Auch bei Gerichten, die eigentlich nach Temperatur verlangen, ist die Hitze verloren gegangen. Die Brühe, die ja bereits im Namen quasi Blasen schlägt, kommt immer öfter lediglich zimmerwarm an den Platz, weil so der wertvolle Geschmack der Essenz besser gewürdigt werden kann.

Selbst ein Instrument, das die Temperatur bewahren sollte, ist zum Werkzeug des Lauen geworden. Am sogenannten Pass – dem Ort der Übergabe der Teller von der Küche an das Servierpersonal – sind Wärmelampen installiert, um längere Aufenthaltszeiten zu überbrücken.
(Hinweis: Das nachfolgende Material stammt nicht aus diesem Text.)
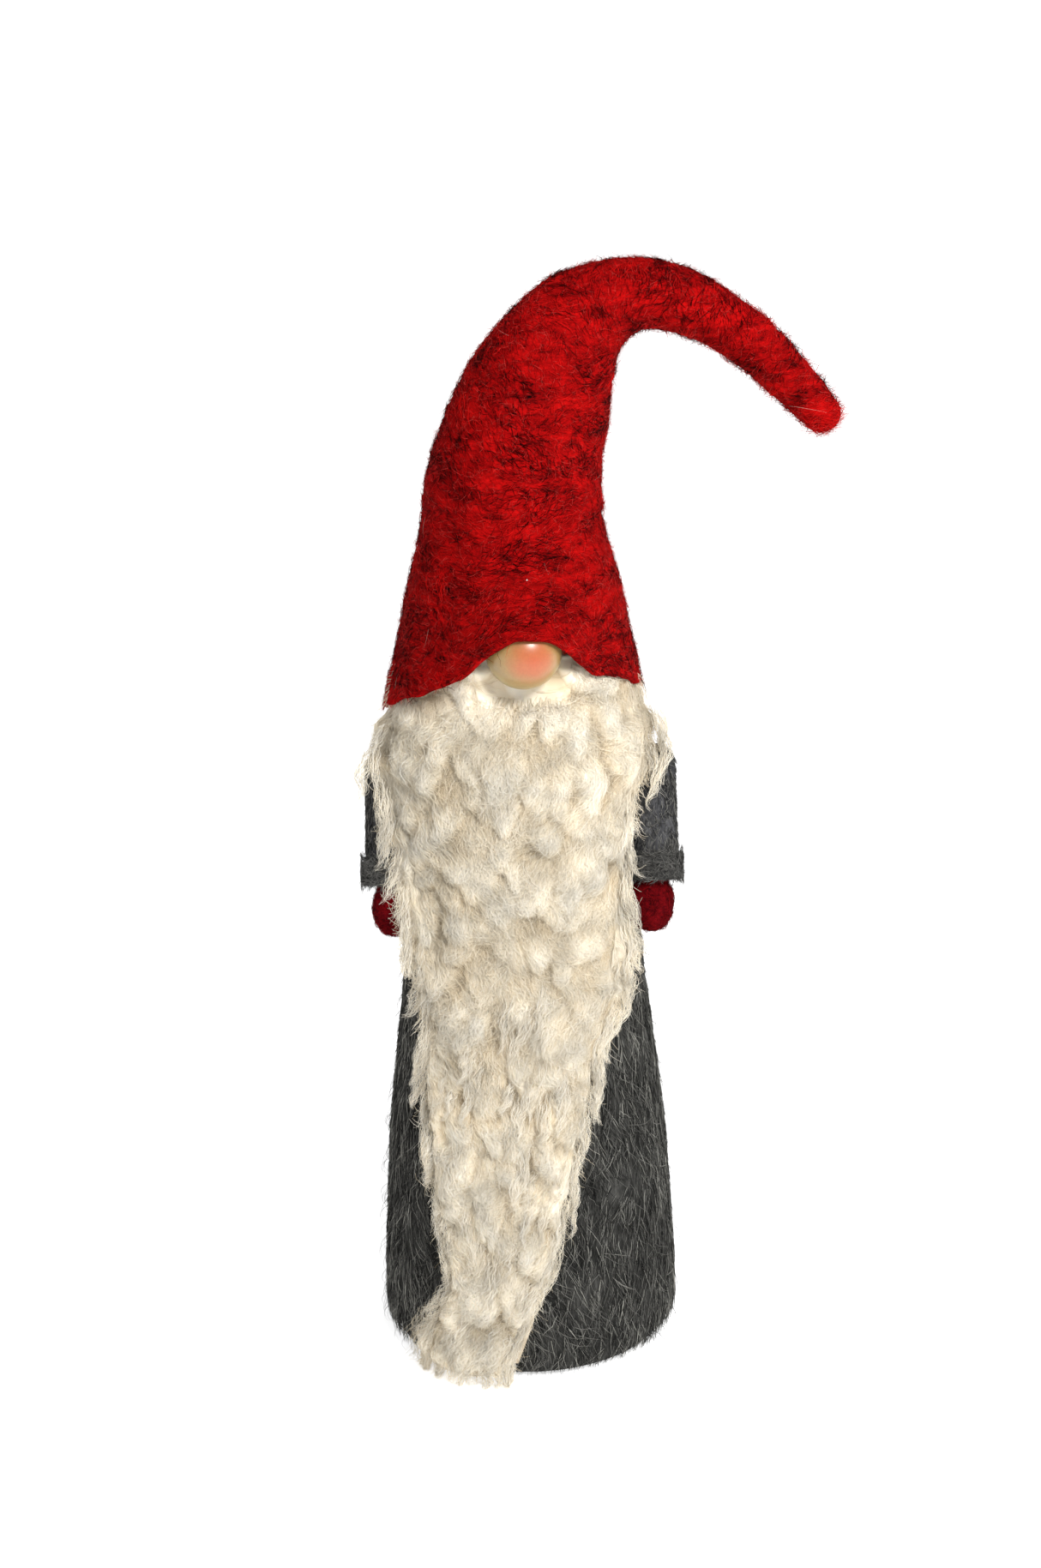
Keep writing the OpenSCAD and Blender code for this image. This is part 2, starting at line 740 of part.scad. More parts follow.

Das nutzen die Köche, um ihre immer aufwendigeren Dekorationen anzubringen, und kalkulieren die Leistung der Infrarotstrahlung in die Garzeit ein. Damit schwindet die Bedeutung des Herdes als zentraler Ort der Zubereitung. Auch innerhalb der Küche verliert er immer mehr Aufgaben an Spezialgeräte wie Mixer mit Thermostat oder Wellenbäder, die vakuumiertes Fleisch im Sous-vide-Verfahren aufnehmen – all das natürlich bei Temperaturen weit unter dem Siedepunkt. Das Feuer spielt nurmehr auf Grillfesten eine Rolle.

Man kann es als Abschied vom industriellen Zeitalter mit seinen Hochöfen und Stahlschmelzen deuten: Die Küche hört auf, eine Schmiede zu sein, und ähnelt heute eher den staubfreien Reinräumen der Chipfertigung. Viele mögen das Verschwinden des Handwerklichen und Bodenständigen bedauern und dem schweren Kochgeschirr hinterhertrauern, doch der sanftere Umgang mit den Lebensmitteln öffnet ein vollkommen neues Ausdrucksspektrum, ganz abgesehen davon, dass die Möglichkeiten des Misslingens im Niedertemperaturverfahren verringert werden. Natürlich gehen dabei Schlüsselreize verloren. Röstaromen zum Beispiel sind eigentlich ohne Feuer nicht zu haben. Aber dafür gibt es Techniken – der Geschmack von Rauch und Asche, der momentan en vogue ist, wird häufig nachträglich beigefügt. Und auch die heimelige Hitze, die so viele Kindheitserinnerungen weckt, lässt sich chemisch substituieren – mit der Schärfe von Chili kann man sich auch weiterhin den Mund verbrennen.